My first port of call for Eames DSW Eiffel chairs was the nearest official Vitra retailer, a store called Kubus, in Ljubljana, Slovenia, near my home. Store owner Ula Vehovar Kenda told me: “People who wouldn’t even think of buying a fake handbag, watch or sunglasses lower their standards dramatically when it comes to furniture. Authorities who very efficiently intercept shipments of counterfeit cigarettes or sports goods see no problem in containers of replicas arriving from the Far East.”

The real deal. (Herman Miller)

The Swiss Vitra firm has long held the license to distribute original Eames chairs in Europe, paying the Eames estate and the original producer of the chair, U.S. firm Herman Miller, for the privilege. These chairs are as the designers intended, aesthetically and materially. But they also cost more than $400 each, which was out of our price range, as we needed six to eight chairs . I began to explore reproductions and found many similar to the original in aesthetic and, according to reviews, quality. This puzzled me, because I live in Europe, where the European Union has ostensibly strict laws protecting 3-D design, such as furniture, from unlicensed reproduction. The proliferation of copies openly advertised online suggests that the rules are confusing, rife with loopholes and inconsistently enforced. As Ljubljana-based lawyer Metod Zagar said, “Enforcing the rights holder of the design largely resembles tilting at windmills.”

Most of the sites advertising reproductions were in the United Kingdom. There are some that were different from the original: The legs were stouter, the bolts were a different color, the impression of the legs, like two dimples, was visible in the base of the seat. Others appeared identical, even when looking at details. For instance, the original DSW Eiffel chairs have a groove in the L-shaped metal bracket that bolts the leg to the base, which is meant to provide extra strength. One reproduction I examined had this, but most did not.
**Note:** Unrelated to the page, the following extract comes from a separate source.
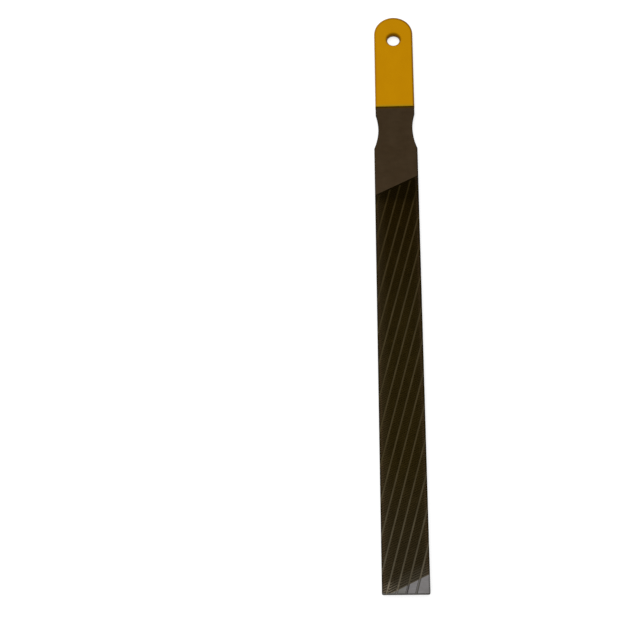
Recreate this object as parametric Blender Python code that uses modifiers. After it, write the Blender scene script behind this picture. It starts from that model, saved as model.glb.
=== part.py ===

My research also turned up some interesting wrinkles . The Guardian published an article about a company called Voga, which sells quality yet inexpensive reproductions. About a year ago, the company closed down in England and moved to Ireland. You can still order from its site, voga.com, but it requires buyers to arrange shipping from a warehouse in Ireland. The Guardian said this was a way to circumvent strict E.U. design-protection laws that the United Kingdom is enforcing. (A new law took effect at the end of January, but Ireland remains exempt from it.)

This issue is hardly unique to the United Kingdom, but there have been some high-profile kerfuffles related to it of late. Former British prime minister David Cameron’s wife, Samantha, bought a reproduction of Achille Castiglioni’s Arco lamp for $312 (originals cost $1, 875), prompting the editor of Elle Decoration magazine to call her “cheap, hypocritical and fake” for her support of the “faux-furniture” industry.